Hans’ point is that the tube length is about half the wavelength - so not an ‘S’ on its side, but half the S, a ‘U’ sort of.

And as long as we are talking about getting the Physics right - while thinking about the wave as an S is useful one (which would be the octave D on a D whistle) should remember that sound waves are longitudinal - that is nothing is physically wiggling (and yes I know that is not a precise scientific term!) perpendicular to the bore, say the way a string vibrates and thus if you push the S shape analogy too far by suggesting that a narrower bore is quieter because the S cannot be as tall is wrong. Now it may be that a wider bore having more volume (of air) that it can support more volume (of sound), in fact given the pressure variation the greater volume in a wider bore would be louder, and I have no desire to figure out the math since: It is undoubtably much more important how the head/mouthpiece/window/blade are configured. To illustrate this consider the whistles that have a variable window width to quiet the the whistle, or do the paper clip thing (partially unfold a paper clip, and insert in the window - instant hushed whistle with the same bore.

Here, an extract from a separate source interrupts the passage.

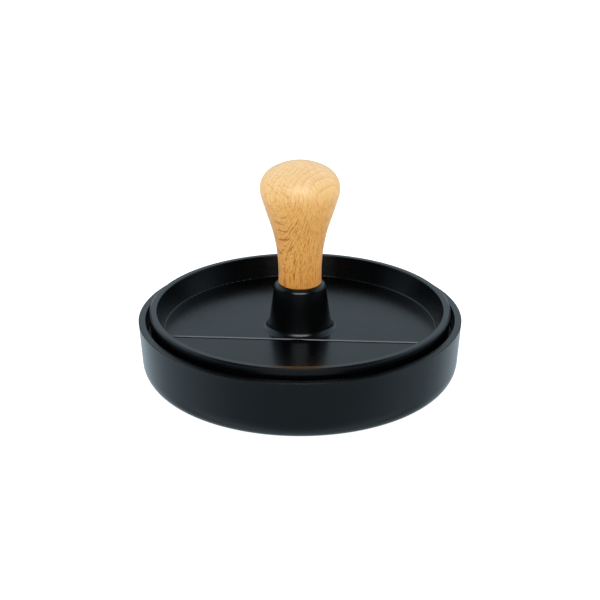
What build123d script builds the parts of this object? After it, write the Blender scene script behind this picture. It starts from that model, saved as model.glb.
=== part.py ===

Also consider that the harmonic structure of a musical sound can effect the perceived loudness - more edge to the sound and it will cut through a lot!


cboody said

Giving that sort of “S on its side” sort of shape. In a very non mathematical way the length of the wave is equal to the length of the tube plus some factor for the diameter of the tube. Since the wave will be free to vibrate in a “bigger” S with a bigger diameter tube than with a small diameter one the length of the tube with a bigger diameter will be slightly less than that of the small diameter one.

Now, that is NOT a totally accurate description of the issue,

and after saying that it is not an accurate description, the description was used to explain loudness

I think it follows from this that a larger diameter tube will, all other things constant, sound a bit louder (besides being a bit shorter) because the amplitude of the wave will be greater.